Only spectacular pitching from Clemens (14—3), who set a Blue Jays record with 16 strikeouts on his return to Boston last Saturday (box, page 94), and Pat Hentgen (9-6) has kept Toronto on the fringe of contention. The Blue Jays' troubles extend beyond the most inept offense in the American League. The second leading home run hitter in franchise history—and one of he most loquacious players in baseball—has stopped talking to most of the local media; the manager refers to his tenure in the past tense; the president is abdicating; the absentee owners are selling; the fans are staying away; and the club continues on one of the most precipitous slides from a world championship by any team that didn't hap-Den to sell a fellow named Babe Ruth (box, left).

The landscape around the Blue Jays has appeared so bleak that you expect Pathfinder's Sojourner to come whirring through the clubhouse at any moment. That signs of baseball life in Toronto are so difficult to detect is a stunning turnaround from only four years ago, when the Blue Jays won a second consecutive World Series and, with their packed houses and the homiest environment since The Donna Reed Show, established themselves as a model franchise. "The honeymoon is over, I guess," says Joe Carter, the heretofore affable slugger who regularly bolts the clubhouse without comment.

Toronto is languishing in a purgatorial state, waiting for the fate of manager Cito Gaston to be decided; waiting for a group of local investors to purchase a majority interest in the team from the Belgian brewery that is selling it; waiting for Beeston, the first employee hired by the franchise, in 1976, to bid adieu; and waiting for the front office to start either unloading veterans or adding others for a run at the American League wild-card slot. "We're in no-man's-land," general manager Gord Ash said before the All-Star break. "We're not in the wild-card race, nor are we out of it. We're not going to run the white flag up until the last possible moment."

Said Beeston, "The sale of the club has dragged on too long. I haven't been in the clubhouse for a month because I don't know what to say. I can't lie to the guys."

Ash opened the second half of the season by imploring Gaston and his staff, at a pregame meeting last Thursday, to show more enthusiasm and to push the Blue Jays harder, because they had become "too quiet." Ash said he is "not intending to fire the manager or the coaches," but he acknowledged that "we have too many people on staff wondering where they'll be in a month, too many people wondering what their severance package will be. I felt I had to say something."

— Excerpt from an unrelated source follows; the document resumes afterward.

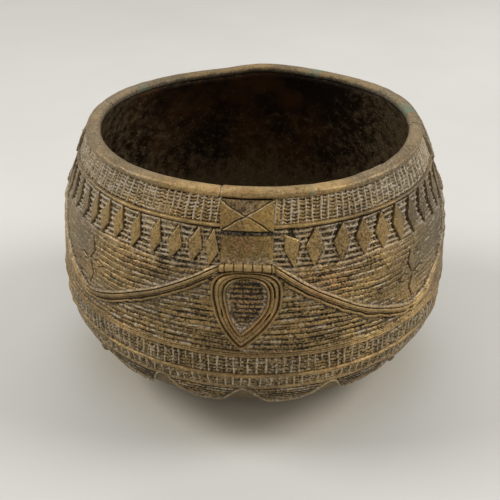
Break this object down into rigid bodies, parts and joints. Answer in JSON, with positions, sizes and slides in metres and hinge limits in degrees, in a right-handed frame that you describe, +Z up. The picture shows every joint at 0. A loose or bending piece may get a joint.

Gaston responded with typical blandness, "I'm not going to agree with that, and I'm not going to disagree with that."

Only once in their 20-year history have the Blue Jays fired a manager during the season, and that was when Beeston persuaded Gaston to replace Jimy Williams early in 1989. Gaston has become the lightning rod for the Jays' recent struggles. A Toronto Sun fax and E-mail poll published July 2 found that 49.2% of respondents held Gaston most accountable for the state of the Jays, and 66.9% said he isn't the right man to manage them. On June 25 The Toronto Star published a cartoon of Gaston sleeping in the dugout with a DO NOT DISTURB sign around his neck and a wine bottle tucked beside him in the bat rack. "That's as low as it gets," Carter says. "Now fans are running down to the dugout, yelling things at me and Cito. They get their cue from the media."

Gaston's easygoing, understated manner once suited the Blue Jays well, especially in the championship years of 1992 and '93, when strong leaders like David Cone, Paul Molitor, Jack Morris and Dave Winfield dominated the clubhouse. Gaston has been less successful with teams that require a firm hand. For instance, after a 13-12 loss to Boston on June 25, in which Hentgen was left in for eight innings and was tattooed for 11 runs and 13 hits, including five homers, four players anonymously cited by the media asked why Gaston allowed Hentgen to absorb such a pounding. "I have 2½ starting pitchers and a tired bullpen," Gaston replied, referring in part to starter Juan Guzman's rehab from a broken right thumb. "What do you want me to do?"